=== Source material ===

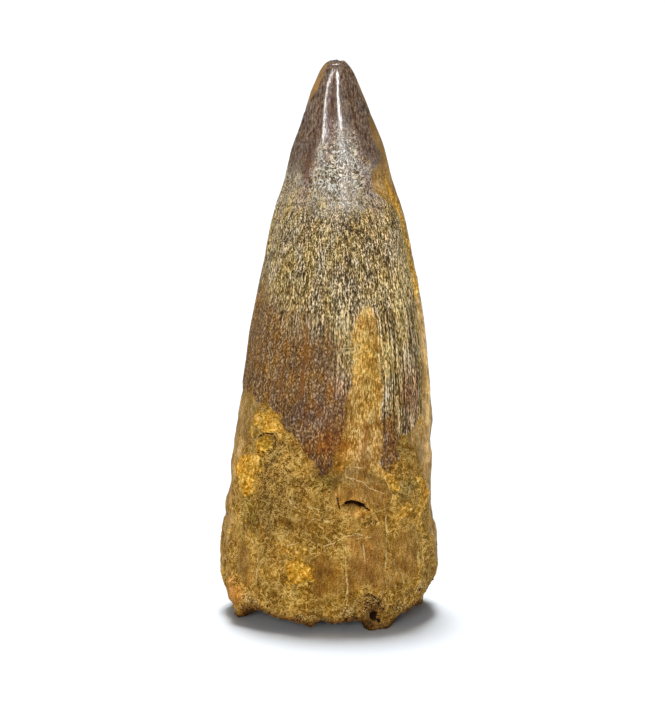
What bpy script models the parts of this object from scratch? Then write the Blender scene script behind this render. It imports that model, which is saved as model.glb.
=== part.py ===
"""A fossil crocodile tooth with its root, standing on the broken end of the root.

The tooth is one solid. Rings of points are stacked from the broken edge of the root to the tip,
and each point is moved in or out by the marks that the real surface has: the lower edge of the
enamel, its ridges, the two cutting edges, flakes, pits, cracks and lumps of hardened sand.

Frame: +Z runs up to the tip, -Y is the bulging face of the crown, and +X is to the right of that
face. The origin is on the ground, under the middle of the tooth's box. Angles are in degrees
around the tooth, from that face (0) to the right (90) and the back (180).
Lengths are in millimetres until the mesh is made, in metres.
"""
import bmesh
import bpy
import numpy as np
from mathutils import Vector, noise

MM = 0.001

# The whole tooth
LENGTH = 59.8
HALF_WIDTH = 11.55
DEPTH_SHARE = 0.86
LEAN_BACK = 6.5
LEAN_POWER = 2.2
SHIFT_RIGHT = 0.95
SHIFT_BETWEEN = (0.15, 0.55)
PROFILE = [  # share of the length, share of the half width
    (0.0, 0.97), (0.08, 0.978), (0.18, 0.965), (0.29, 0.928), (0.40, 0.864), (0.51, 0.790),
    (0.62, 0.675), (0.73, 0.556), (0.784, 0.462), (0.84, 0.390), (0.89, 0.289), (0.934, 0.217),
    (0.977, 0.136), (1.0, 0.0),
]
ROOT_SQUARENESS = 2.15
CROWN_SQUARENESS = 1.95
UNROLL = 10.5  # mm of surface per radian, for measuring across it

# The mesh
COLUMNS = 104
ROW_BANDS = [(0.0, 12.0, 11), (12.0, 15.0, 5), (15.0, 26.0, 11), (26.0, 50.0, 10)]
TIP_ROWS = 7
BASE_SHARES = [0.94, 0.84, 0.71, 0.55, 0.38, 0.19]
SHARP_ANGLE = 30.0

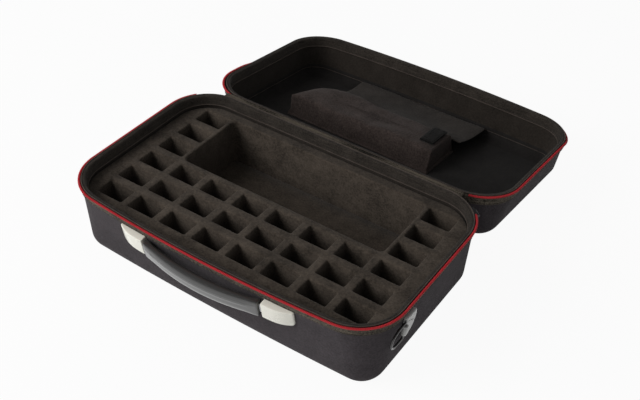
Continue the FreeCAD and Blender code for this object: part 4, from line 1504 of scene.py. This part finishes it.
@dataclass
class Handle:
    """The bowed grip on its spring strip and the two end caps.

    The caps' thicknesses are pairs of a share of their length and a thickness.
    """

    finishes: Finishes
    height: float = 0.0672
    half: float = 0.0685
    end_out: float = 0.0040
    mid_out: float = 0.0122
    end_thick: float = 0.0080
    mid_thick: float = 0.011
    tall: float = 0.0206
    ridges: Pair = (0.0052, 0.0034)
    ridge_height: float = 0.00045
    ridge_width: float = 0.0004
    tip_run: float = 0.012
    tip_size: Pair = (0.93, 0.07)
    square_run: float = 0.22
    face_power: Pair = (0.78, 0.4)
    top_power: Pair = (0.6, 0.3)
    cap_length: float = 0.0322
    cap_high: float = 0.0204
    cap_thick: tuple[Pair, ...] = (
        (0.0, 0.0072), (0.25, 0.0073), (0.5, 0.0069), (0.75, 0.0052), (0.92, 0.0030),
        (1.0, 0.0018),
    )
    cap_gap: float = 0.0003
    cap_taper: Pair = (0.0004, 0.0024)
    cap_ends: Pair = (0.0007, 0.0008)
    cap_corners: Pair = (0.0013, 0.0025)
    cap_edges: Pair = (0.0009, 0.0004)
    travel: float = 0.003
    wall_radius: float = 2.002

    def place(self) -> Matrix:
        """From the handle's frame to the case: x along it, y into the case, z up the wall."""
        plan = BASE.plan
        front = min(y for _, y in plan.outline(self.height / BASE.rim, BASE.outer, 4))
        tilt = math.atan2(plan.rim_bow - plan.floor_bow + plan.draft, BASE.rim)
        return Matrix.Translation(Vector((0, front, self.height))) @ Matrix.Rotation(tilt, 4, "X")

    def wall(self, x: float) -> float:
        """How far the bowed wall falls back at x."""
        return x * x / (2 * self.wall_radius)

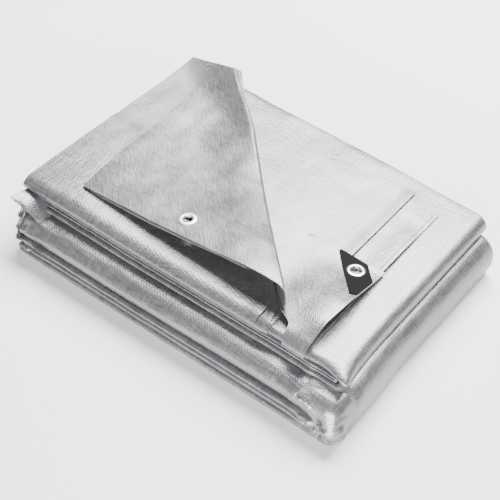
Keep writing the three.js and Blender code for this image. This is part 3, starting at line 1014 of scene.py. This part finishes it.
def eyelet(name, at, up, below, material):
    """A barrel turned outwards into a flange: rings extruded from a circle, then thickened."""
    for other in bpy.context.selected_objects:
        other.select_set(False)
    radius = EYELET_HOLE / 2
    bpy.ops.mesh.primitive_circle_add(vertices=64, radius=radius * MM,
                                      location=(0, 0, -below * MM))
    ring = bpy.context.active_object
    ring.name = name
    bpy.ops.object.transform_apply(location=True, rotation=True, scale=True)
    bpy.ops.object.mode_set(mode="EDIT")
    bpy.ops.mesh.select_all(action="SELECT")
    height = -below
    for out, rise in FLANGE:
        bpy.ops.mesh.extrude_region_move(
            TRANSFORM_OT_translate={"value": (0, 0, (rise - height) * MM)})
        grow = out / radius
        bpy.ops.transform.resize(value=(grow, grow, 1), center_override=(0, 0, 0))
        radius, height = out, rise
    bpy.ops.mesh.select_all(action="SELECT")
    bpy.ops.mesh.normals_make_consistent(inside=False)
    bpy.ops.object.mode_set(mode="OBJECT")
    solid = ring.modifiers.new("thickness", "SOLIDIFY")
    solid.thickness = EYELET_WALL * MM
    solid.offset = -1
    bpy.ops.object.modifier_apply(modifier=solid.name)
    turn = Vector((0, 0, 1)).rotation_difference(up).to_matrix().to_4x4()
    ring.data.transform(Matrix.Translation(at * MM) @ turn)
    ring.data.materials.append(material)
    bpy.ops.object.shade_smooth_by_angle(angle=math.radians(40))
    return ring


def place_on(height_at, x, y):
    """Place and direction of an eyelet on a surface z = height_at(x, y)."""
    near = 4
    at = relax(Vector((x, y, height_at(x, y))))
    along_x = relax(Vector((x + near, y, height_at(x + near, y)))) - at
    along_y = relax(Vector((x, y + near, height_at(x, y + near)))) - at
    return at, along_x.cross(along_y).normalized()


def on_turned(x, y):
    return turned_at(x, y) + HEM / 2


def on_patch(x, y):
    return corner_height(x, y) + HEM / 2 + PATCH_OFF + PATCH


# The node each sheet stands for, and its flat size and flat area in metres.
Cut = namedtuple("Cut", "node width length area")
CUTS = {
    "strip": Cut("folded_cloth", 1.95, 1.83, 3.568),
    "corner_wrap": Cut("folded_cloth", 0.11, 0.17, 0.0187),
    "front_tongue": Cut("folded_cloth", 0.05, 0.046, 0.0023),
    "crushed_roll": Cut("folded_cloth", 0.08, 0.026, 0.0020),
    "end_ply": Cut("folded_cloth", 0.39, 0.293, 0.1142),
    "middle_ply": Cut("folded_cloth", 0.38, 0.155, 0.0585),
    "folded_ply": Cut("folded_cloth", 0.36, 0.31, 0.076),
    "hem": Cut("end_hem", 0.041, 0.28, 0.0114),
    "corner_ply": Cut("corner_hem", 0.19, 0.17, 0.0185),
    "turned_cloth": Cut("turned_corner", 0.33, 0.24, 0.058),
    "turned_hem": Cut("turned_corner", 0.25, 0.05, 0.0125),
}

sheets = [
    strip(),
    corner_wrap(),
    front_tongue(),
    crushed_roll(),
    end_ply("end_ply", END_SHEETS[0], 0, lip=1.3, short=10),
    end_ply("middle_ply", END_SHEETS[1]._replace(end=MIDDLE_END), 1, lip=1.6, slant=0.25),
    folded_ply(),
    hem_strip(),
    corner_ply(),
    turned_corner(),
    turned_hem(),
]
for piece in sheets:
    cut = CUTS[piece.name]
    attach(piece, "root")
    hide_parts(cut.node)
fittings = [
    (corner_patch(), "corner_patch", "corner_plastic"),
    (eyelet("corner_ring", *place_on(on_patch, *EYELET_END), CORNER_BARREL, NICKEL),
     "eyelet_corner", "eyelet_metal"),
    # The turned ring uses the lighter copy of the nickel plating, whose paler colour is painted
    # highlight.
    (eyelet("turned_ring", *place_on(on_turned, *EYELET_TURNED), TURNED_BARREL, LIT_NICKEL_COPY),
     "eyelet_turned", "eyelet_metal"),
]
for piece, node, finish in fittings:
    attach(piece, "root")
    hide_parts(node)


def floor():
    bpy.ops.mesh.primitive_plane_add(size=12, location=(0, 0, 0))
    plane = bpy.context.active_object
    plane.name = "floor"
    material, tree, shader = new_material("pale_floor")
    shader.inputs["Base Color"].default_value = colour("#f4f4f4")
    shader.inputs["Roughness"].default_value = 0.9
    plane.data.materials.append(material)


def soft_light(name, at, aim, size, power):
    lamp = bpy.data.lights.new(name, "AREA")
    lamp.shape = "RECTANGLE"
    lamp.size = size[0]
    lamp.size_y = size[1]
    lamp.energy = power
    holder = bpy.data.objects.new(name, lamp)
    bpy.context.scene.collection.objects.link(holder)
    holder.location = at
    holder.rotation_euler = (Vector(at) - Vector(aim)).to_track_quat("Z", "Y").to_euler()


def studio():
    """A large soft box behind and above, a low one in front, and an even pale room."""
    world = bpy.data.worlds.new("studio")
    bpy.context.scene.world = world
    world.use_nodes = True
    tree = world.node_tree
    tree.nodes["Background"].inputs["Strength"].default_value = 0.46
    soft_light("overhead", (-0.15, 0.9, 1.6), (0, 0, 0.05), (1.6, 1.1), 172)
    soft_light("front_fill", (0.8, -1.7, 0.55), (0, 0, 0.03), (1.6, 0.5), 105)


AIM = Vector((-16.65, 13.08, 0)) * MM
AZIMUTH = math.radians(35.74)
ELEVATION = math.radians(45.75)
ROLL = math.radians(2.69)
DISTANCE = 1965.39 * MM
LENS = 114.16       # focal length and sensor width in millimetres
SENSOR = 36


def photo_camera():
    direction = Vector((math.sin(AZIMUTH) * math.cos(ELEVATION),
                        -math.cos(AZIMUTH) * math.cos(ELEVATION), math.sin(ELEVATION)))
    lens = bpy.data.cameras.new("camera")
    lens.lens = LENS
    lens.sensor_width = SENSOR
    camera = bpy.data.objects.new("camera", lens)
    bpy.context.scene.collection.objects.link(camera)
    camera.location = AIM + direction * DISTANCE
    turned = direction.to_track_quat("Z", "Y") @ Quaternion((0, 0, 1), ROLL)
    camera.rotation_euler = turned.to_euler()
    bpy.context.scene.camera = camera


floor()
studio()
photo_camera()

=== What this task involves ===
Write down exactly the span of lines above from the one containing "Keep writing the" to the one containing "return corner_height(x, y)", both ends included.

=== Output of the task ===
Keep writing the three.js and Blender code for this image. This is part 3, starting at line 1014 of scene.py. This part finishes it.
def eyelet(name, at, up, below, material):
    """A barrel turned outwards into a flange: rings extruded from a circle, then thickened."""
    for other in bpy.context.selected_objects:
        other.select_set(False)
    radius = EYELET_HOLE / 2
    bpy.ops.mesh.primitive_circle_add(vertices=64, radius=radius * MM,
                                      location=(0, 0, -below * MM))
    ring = bpy.context.active_object
    ring.name = name
    bpy.ops.object.transform_apply(location=True, rotation=True, scale=True)
    bpy.ops.object.mode_set(mode="EDIT")
    bpy.ops.mesh.select_all(action="SELECT")
    height = -below
    for out, rise in FLANGE:
        bpy.ops.mesh.extrude_region_move(
            TRANSFORM_OT_translate={"value": (0, 0, (rise - height) * MM)})
        grow = out / radius
        bpy.ops.transform.resize(value=(grow, grow, 1), center_override=(0, 0, 0))
        radius, height = out, rise
    bpy.ops.mesh.select_all(action="SELECT")
    bpy.ops.mesh.normals_make_consistent(inside=False)
    bpy.ops.object.mode_set(mode="OBJECT")
    solid = ring.modifiers.new("thickness", "SOLIDIFY")
    solid.thickness = EYELET_WALL * MM
    solid.offset = -1
    bpy.ops.object.modifier_apply(modifier=solid.name)
    turn = Vector((0, 0, 1)).rotation_difference(up).to_matrix().to_4x4()
    ring.data.transform(Matrix.Translation(at * MM) @ turn)
    ring.data.materials.append(material)
    bpy.ops.object.shade_smooth_by_angle(angle=math.radians(40))
    return ring


def place_on(height_at, x, y):
    """Place and direction of an eyelet on a surface z = height_at(x, y)."""
    near = 4
    at = relax(Vector((x, y, height_at(x, y))))
    along_x = relax(Vector((x + near, y, height_at(x + near, y)))) - at
    along_y = relax(Vector((x, y + near, height_at(x, y + near)))) - at
    return at, along_x.cross(along_y).normalized()


def on_turned(x, y):
    return turned_at(x, y) + HEM / 2


def on_patch(x, y):
    return corner_height(x, y) + HEM / 2 + PATCH_OFF + PATCH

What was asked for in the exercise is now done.